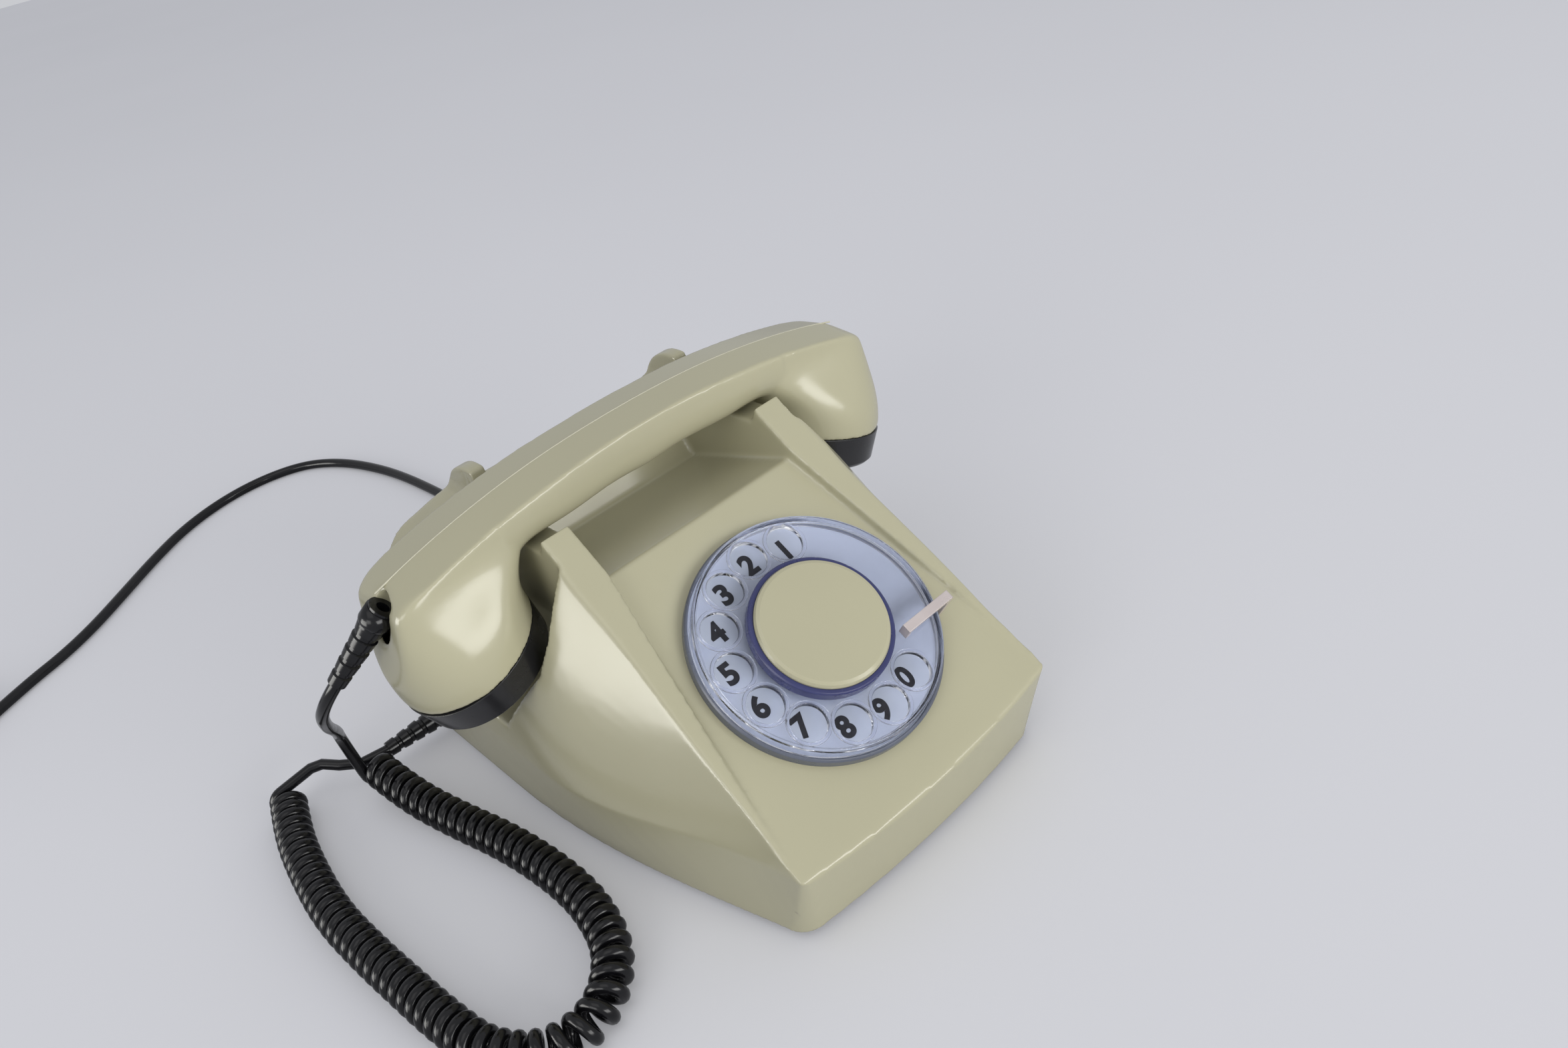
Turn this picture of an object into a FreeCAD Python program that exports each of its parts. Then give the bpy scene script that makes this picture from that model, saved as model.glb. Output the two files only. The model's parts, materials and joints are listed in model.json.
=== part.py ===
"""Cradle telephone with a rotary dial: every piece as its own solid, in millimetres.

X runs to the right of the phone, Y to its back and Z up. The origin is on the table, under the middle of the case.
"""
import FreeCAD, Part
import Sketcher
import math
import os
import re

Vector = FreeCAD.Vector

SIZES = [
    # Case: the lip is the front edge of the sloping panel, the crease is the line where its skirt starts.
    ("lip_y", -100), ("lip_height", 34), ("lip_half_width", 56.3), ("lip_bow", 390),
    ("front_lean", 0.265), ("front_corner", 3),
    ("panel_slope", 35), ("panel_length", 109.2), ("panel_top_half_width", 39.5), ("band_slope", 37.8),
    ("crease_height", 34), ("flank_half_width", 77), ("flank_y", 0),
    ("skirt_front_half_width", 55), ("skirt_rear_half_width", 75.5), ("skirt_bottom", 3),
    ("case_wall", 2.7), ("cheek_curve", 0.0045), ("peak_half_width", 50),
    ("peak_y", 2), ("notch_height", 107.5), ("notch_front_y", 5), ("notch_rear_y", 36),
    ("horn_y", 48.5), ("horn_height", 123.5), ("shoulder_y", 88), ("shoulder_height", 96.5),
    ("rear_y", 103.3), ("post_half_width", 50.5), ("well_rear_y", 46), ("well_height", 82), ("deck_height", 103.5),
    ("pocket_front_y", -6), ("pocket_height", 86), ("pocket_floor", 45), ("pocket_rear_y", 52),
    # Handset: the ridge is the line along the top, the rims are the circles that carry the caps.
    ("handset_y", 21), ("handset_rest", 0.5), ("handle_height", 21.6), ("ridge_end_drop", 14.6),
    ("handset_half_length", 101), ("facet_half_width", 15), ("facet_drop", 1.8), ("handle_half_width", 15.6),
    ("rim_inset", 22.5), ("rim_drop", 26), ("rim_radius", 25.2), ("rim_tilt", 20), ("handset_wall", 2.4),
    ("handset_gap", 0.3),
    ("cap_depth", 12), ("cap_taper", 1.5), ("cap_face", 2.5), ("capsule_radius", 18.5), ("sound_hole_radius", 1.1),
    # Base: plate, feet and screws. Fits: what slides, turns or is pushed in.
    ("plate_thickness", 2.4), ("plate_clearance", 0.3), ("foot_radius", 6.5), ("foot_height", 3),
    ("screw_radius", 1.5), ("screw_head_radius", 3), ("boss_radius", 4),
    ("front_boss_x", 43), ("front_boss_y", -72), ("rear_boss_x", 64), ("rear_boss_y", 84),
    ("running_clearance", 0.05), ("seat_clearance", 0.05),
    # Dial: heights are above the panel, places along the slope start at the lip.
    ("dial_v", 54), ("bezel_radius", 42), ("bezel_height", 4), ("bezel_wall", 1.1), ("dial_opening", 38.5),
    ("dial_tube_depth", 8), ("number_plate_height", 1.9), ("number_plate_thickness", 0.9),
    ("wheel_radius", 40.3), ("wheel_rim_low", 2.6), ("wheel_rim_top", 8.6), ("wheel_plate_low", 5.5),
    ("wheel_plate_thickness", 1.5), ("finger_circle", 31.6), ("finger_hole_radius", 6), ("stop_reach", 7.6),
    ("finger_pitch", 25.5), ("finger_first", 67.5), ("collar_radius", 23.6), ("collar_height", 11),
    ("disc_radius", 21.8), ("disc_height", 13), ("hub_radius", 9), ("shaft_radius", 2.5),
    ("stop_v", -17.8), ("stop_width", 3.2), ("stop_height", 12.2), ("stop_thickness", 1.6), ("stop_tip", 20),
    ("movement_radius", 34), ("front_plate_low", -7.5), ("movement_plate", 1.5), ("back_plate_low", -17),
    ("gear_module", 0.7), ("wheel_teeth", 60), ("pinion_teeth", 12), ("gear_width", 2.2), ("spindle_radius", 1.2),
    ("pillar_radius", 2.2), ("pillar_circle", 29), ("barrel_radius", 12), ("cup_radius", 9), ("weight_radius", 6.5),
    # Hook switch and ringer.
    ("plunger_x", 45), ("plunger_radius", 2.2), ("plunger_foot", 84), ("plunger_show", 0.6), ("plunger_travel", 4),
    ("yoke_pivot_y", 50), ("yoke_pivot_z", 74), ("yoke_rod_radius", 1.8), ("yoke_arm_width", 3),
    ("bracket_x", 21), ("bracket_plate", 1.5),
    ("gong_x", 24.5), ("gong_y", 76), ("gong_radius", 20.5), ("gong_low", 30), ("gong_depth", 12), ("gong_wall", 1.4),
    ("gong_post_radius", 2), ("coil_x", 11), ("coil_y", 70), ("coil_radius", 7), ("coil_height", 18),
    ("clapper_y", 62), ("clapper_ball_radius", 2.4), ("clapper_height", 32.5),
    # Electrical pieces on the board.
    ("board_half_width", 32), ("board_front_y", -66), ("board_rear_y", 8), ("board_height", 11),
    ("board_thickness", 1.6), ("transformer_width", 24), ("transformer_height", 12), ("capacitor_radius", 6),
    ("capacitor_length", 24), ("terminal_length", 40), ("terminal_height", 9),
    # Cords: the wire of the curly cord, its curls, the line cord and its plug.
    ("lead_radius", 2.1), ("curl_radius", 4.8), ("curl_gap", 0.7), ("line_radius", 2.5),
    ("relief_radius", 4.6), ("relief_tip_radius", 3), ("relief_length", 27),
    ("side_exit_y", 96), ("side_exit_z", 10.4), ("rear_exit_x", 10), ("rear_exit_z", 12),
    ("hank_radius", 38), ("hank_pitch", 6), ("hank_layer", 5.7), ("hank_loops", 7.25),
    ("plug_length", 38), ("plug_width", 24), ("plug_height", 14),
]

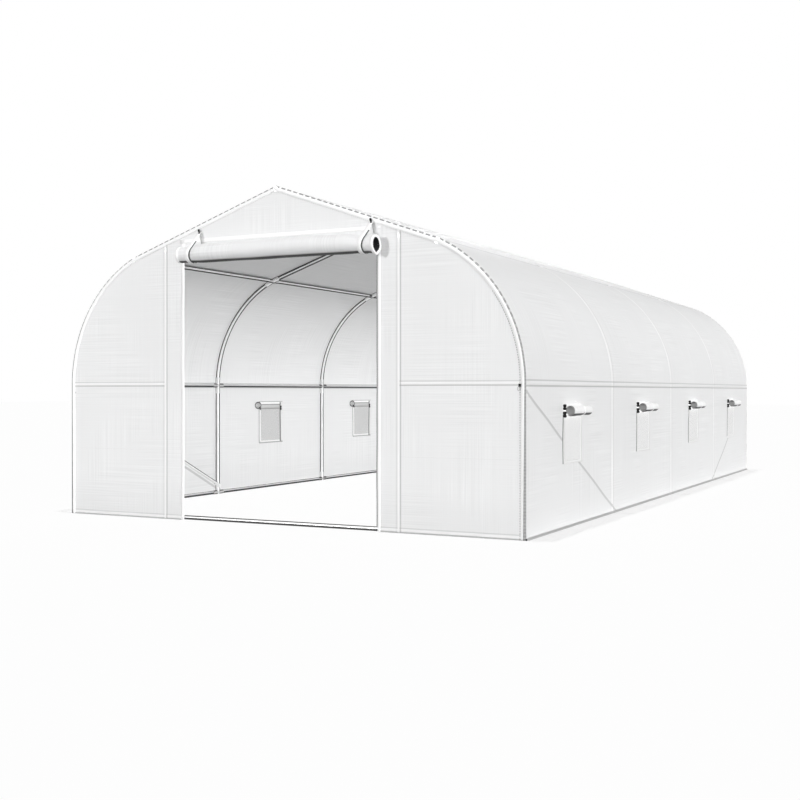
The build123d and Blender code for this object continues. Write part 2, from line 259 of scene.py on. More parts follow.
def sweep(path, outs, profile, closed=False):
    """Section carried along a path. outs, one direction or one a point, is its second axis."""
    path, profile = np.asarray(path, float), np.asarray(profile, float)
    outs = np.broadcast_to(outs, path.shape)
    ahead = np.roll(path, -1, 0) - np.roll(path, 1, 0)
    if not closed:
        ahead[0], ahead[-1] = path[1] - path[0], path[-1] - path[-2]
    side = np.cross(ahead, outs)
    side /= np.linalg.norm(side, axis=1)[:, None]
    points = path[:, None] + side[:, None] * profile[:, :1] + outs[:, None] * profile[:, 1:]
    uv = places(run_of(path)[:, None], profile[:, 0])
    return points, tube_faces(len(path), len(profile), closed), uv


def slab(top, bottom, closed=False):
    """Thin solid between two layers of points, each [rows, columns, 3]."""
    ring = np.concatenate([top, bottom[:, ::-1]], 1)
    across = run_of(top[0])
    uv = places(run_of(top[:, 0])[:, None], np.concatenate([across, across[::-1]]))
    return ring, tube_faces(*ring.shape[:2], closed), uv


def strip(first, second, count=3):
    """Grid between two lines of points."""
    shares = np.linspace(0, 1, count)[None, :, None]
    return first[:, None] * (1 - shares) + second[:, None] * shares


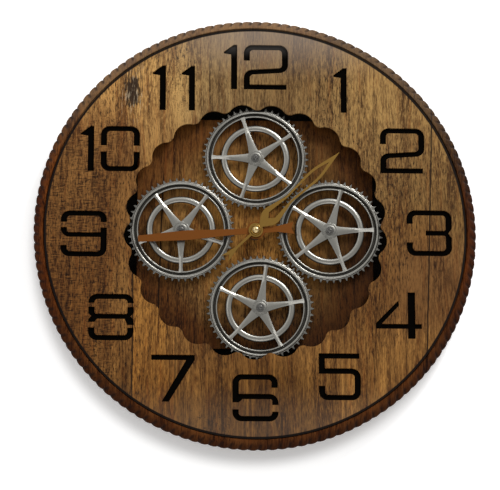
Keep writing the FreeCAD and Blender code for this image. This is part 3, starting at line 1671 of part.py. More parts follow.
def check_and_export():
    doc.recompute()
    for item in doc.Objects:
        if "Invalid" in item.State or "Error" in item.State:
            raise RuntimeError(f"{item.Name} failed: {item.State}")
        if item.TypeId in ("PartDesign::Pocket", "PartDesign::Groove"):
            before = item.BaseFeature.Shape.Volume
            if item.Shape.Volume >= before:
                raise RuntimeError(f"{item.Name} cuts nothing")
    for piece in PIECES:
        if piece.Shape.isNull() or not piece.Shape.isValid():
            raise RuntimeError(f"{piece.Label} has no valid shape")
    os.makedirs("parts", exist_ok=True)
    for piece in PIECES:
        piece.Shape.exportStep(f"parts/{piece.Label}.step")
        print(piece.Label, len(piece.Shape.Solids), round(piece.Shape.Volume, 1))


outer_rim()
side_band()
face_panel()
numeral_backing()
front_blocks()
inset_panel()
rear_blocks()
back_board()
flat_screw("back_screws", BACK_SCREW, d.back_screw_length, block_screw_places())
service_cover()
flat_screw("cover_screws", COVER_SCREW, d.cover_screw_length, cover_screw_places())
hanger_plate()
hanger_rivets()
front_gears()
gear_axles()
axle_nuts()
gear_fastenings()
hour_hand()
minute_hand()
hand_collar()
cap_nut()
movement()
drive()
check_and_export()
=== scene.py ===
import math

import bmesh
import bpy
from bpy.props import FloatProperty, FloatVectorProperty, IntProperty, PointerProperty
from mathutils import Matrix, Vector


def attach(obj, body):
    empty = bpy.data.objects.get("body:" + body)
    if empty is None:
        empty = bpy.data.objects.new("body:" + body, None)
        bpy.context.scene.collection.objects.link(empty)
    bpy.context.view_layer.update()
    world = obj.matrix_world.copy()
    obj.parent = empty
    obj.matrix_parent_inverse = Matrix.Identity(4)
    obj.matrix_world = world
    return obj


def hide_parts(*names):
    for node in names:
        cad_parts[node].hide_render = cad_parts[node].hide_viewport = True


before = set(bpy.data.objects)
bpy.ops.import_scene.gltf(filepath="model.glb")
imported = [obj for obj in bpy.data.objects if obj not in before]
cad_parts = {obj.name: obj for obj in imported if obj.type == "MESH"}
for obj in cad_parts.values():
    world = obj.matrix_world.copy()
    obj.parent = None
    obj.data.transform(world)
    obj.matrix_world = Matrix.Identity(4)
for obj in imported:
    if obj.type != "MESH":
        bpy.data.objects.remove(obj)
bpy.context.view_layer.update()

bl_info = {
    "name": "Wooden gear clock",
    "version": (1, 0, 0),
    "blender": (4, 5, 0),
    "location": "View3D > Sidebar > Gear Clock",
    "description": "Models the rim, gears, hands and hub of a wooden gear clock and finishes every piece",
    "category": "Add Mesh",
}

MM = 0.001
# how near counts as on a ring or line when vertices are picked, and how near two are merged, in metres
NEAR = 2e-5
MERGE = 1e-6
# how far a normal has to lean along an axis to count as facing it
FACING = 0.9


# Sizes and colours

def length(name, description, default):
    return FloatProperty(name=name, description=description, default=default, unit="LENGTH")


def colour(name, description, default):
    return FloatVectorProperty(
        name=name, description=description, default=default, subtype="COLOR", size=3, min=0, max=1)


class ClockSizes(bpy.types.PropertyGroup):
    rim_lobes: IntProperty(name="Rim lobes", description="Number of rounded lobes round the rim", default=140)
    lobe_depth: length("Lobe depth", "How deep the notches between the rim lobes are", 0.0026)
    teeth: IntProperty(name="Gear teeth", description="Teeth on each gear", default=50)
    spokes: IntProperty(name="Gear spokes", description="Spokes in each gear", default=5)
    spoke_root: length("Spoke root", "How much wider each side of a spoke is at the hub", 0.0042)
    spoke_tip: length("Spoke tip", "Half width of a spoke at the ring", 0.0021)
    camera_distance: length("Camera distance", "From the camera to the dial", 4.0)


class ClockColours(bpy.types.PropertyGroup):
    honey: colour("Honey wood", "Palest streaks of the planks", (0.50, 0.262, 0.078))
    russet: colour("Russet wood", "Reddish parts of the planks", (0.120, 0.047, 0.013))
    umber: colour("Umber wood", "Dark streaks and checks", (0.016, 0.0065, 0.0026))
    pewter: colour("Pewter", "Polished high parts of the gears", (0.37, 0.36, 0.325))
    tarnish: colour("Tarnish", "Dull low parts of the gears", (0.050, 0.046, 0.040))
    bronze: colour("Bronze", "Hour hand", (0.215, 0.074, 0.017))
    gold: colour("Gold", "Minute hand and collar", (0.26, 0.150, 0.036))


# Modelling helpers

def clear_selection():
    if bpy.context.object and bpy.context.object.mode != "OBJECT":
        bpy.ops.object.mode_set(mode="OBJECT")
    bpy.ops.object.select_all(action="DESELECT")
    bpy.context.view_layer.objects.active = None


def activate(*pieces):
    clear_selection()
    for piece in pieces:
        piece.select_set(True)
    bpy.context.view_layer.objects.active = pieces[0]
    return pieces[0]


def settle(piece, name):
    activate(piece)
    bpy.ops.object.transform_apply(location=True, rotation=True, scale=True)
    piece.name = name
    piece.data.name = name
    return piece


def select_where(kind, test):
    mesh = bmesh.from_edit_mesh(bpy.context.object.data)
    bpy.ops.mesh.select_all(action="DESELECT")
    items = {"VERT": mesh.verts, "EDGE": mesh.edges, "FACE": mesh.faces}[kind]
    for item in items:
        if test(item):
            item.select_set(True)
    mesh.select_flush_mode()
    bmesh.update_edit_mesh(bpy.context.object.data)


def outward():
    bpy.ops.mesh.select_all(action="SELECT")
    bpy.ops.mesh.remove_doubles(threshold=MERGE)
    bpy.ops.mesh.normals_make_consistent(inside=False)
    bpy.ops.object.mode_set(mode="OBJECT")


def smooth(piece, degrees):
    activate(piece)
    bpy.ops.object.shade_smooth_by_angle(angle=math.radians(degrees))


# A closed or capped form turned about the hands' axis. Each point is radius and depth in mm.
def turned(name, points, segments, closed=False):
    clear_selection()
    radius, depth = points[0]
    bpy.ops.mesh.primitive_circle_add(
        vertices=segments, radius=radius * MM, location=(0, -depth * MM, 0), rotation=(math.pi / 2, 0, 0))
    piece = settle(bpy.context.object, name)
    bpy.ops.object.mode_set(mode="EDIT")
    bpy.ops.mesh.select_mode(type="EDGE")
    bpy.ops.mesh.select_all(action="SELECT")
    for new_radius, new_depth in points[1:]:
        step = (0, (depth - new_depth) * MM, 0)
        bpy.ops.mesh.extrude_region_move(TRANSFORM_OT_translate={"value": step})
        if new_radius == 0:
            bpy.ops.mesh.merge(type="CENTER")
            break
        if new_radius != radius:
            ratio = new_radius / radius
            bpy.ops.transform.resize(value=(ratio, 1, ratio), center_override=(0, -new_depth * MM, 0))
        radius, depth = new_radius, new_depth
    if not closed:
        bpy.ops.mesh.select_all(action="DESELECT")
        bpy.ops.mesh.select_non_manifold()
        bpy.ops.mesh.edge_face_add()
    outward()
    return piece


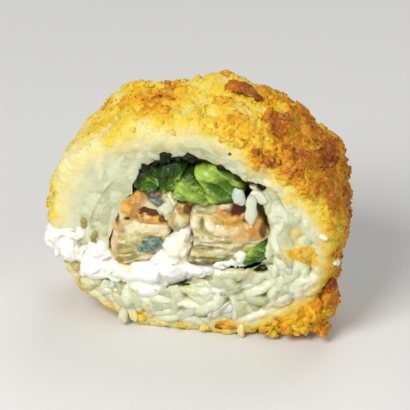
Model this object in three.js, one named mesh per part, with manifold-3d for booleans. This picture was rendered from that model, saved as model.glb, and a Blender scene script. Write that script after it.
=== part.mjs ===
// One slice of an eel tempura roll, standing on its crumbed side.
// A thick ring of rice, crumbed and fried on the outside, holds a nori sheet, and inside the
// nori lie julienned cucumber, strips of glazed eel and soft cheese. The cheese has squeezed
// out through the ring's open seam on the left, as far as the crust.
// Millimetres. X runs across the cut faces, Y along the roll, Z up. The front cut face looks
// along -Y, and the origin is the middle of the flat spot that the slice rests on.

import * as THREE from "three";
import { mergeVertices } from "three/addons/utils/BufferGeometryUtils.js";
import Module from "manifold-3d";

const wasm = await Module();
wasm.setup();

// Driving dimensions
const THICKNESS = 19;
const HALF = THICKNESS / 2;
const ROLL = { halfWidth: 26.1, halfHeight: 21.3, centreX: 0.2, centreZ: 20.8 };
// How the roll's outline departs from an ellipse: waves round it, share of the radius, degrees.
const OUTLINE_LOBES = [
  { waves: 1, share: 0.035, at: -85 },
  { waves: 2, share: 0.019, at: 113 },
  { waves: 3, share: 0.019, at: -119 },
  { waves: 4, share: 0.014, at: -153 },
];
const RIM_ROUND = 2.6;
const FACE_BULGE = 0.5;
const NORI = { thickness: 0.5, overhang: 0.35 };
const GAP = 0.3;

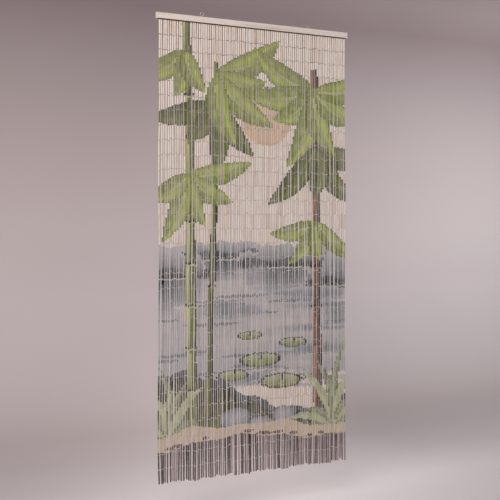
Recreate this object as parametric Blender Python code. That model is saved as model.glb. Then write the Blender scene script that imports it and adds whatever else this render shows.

» To be done
Begin at the top of the records above and quote each line exactly, ending with the line that contains "Vector = FreeCAD.Vector".

» Solution to the problem
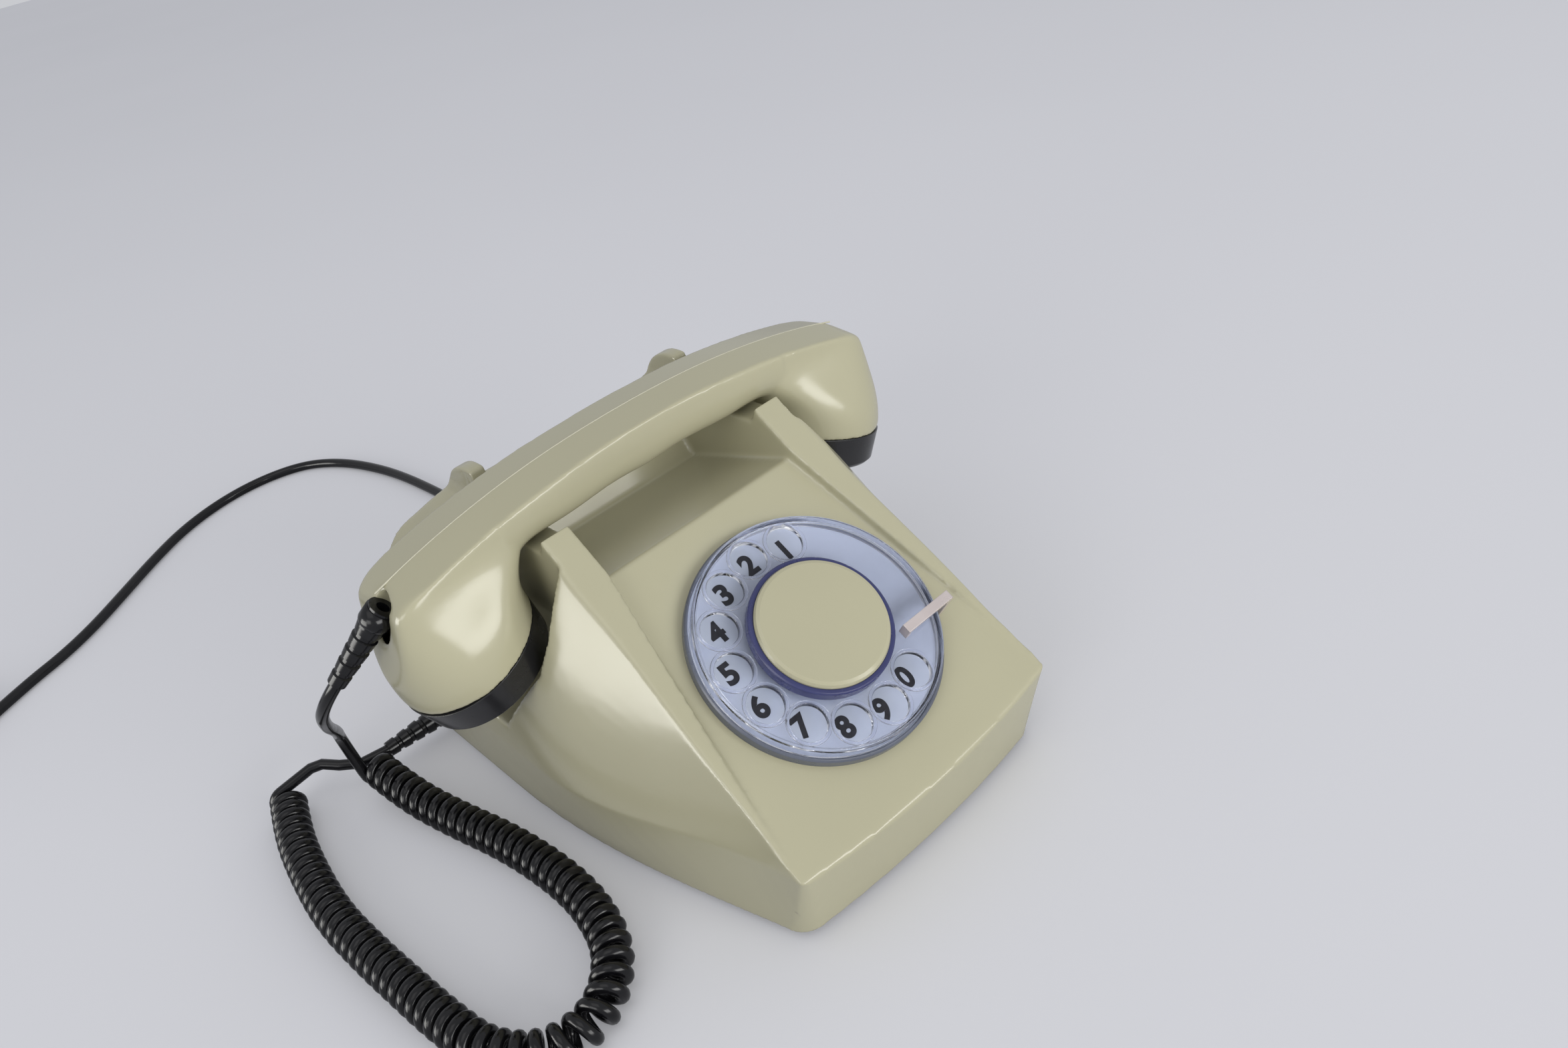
Turn this picture of an object into a FreeCAD Python program that exports each of its parts. Then give the bpy scene script that makes this picture from that model, saved as model.glb. Output the two files only. The model's parts, materials and joints are listed in model.json.
=== part.py ===
"""Cradle telephone with a rotary dial: every piece as its own solid, in millimetres.

X runs to the right of the phone, Y to its back and Z up. The origin is on the table, under the middle of the case.
"""
import FreeCAD, Part
import Sketcher
import math
import os
import re

Vector = FreeCAD.Vector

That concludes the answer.